Trucks. Oh my-lanta this is how we wear out our jeans. Playing with trucks in the grass, the gravel, the sand, the mud. Wait minute, we need to do a turning, burn-out thinger and spin around several times using our knees as pivot points.

Or the classic, "Hey let's race from here, over all of those sharp and jagged rocks, to that hill. In our flip flops. Seems stable, enough. Ow, I tripped on a rock and fell and gashed my knee, let's make this tear in my jeans bigger so we can see the blood!! K, if Mom asks, I was attacked by a bear. And now he's dead."



I guess what I'm getting at here is that instead of sitting with their faces in front of a screen most days, my ferral children are outside moving their bodies and using their imagination.
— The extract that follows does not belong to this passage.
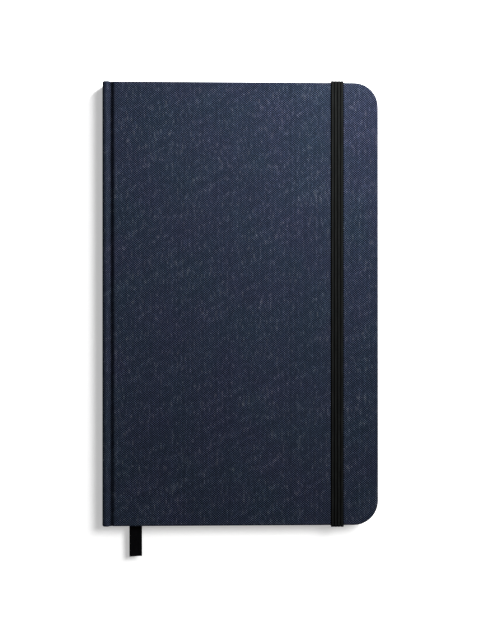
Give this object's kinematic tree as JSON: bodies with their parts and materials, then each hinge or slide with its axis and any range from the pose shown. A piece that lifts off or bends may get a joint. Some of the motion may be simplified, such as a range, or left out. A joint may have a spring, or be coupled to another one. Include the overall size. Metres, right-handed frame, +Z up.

How they appear isn't even a concept to them until the first thing Butthead ME says to them when they come in the door is, "Look at your clothes! Look at your faces! Dont come in my house with those shoes." When really, my first response to them should be, "I'm so glad you killed the bear. You are so brave. Let's get a bandaid. Here, have a snack before you go hunt down pirates. And I love you."



Because soon enough appearances will matter to them. They too will become aware of society's expectations for how they should look. At some point they will trade their adventures outside for (God-forbid and over-my-dead-body) more screen time. And after all, the clothes that they wear out wont matter. Material items can be replaced. But, PEOPLE are more important than THINGS.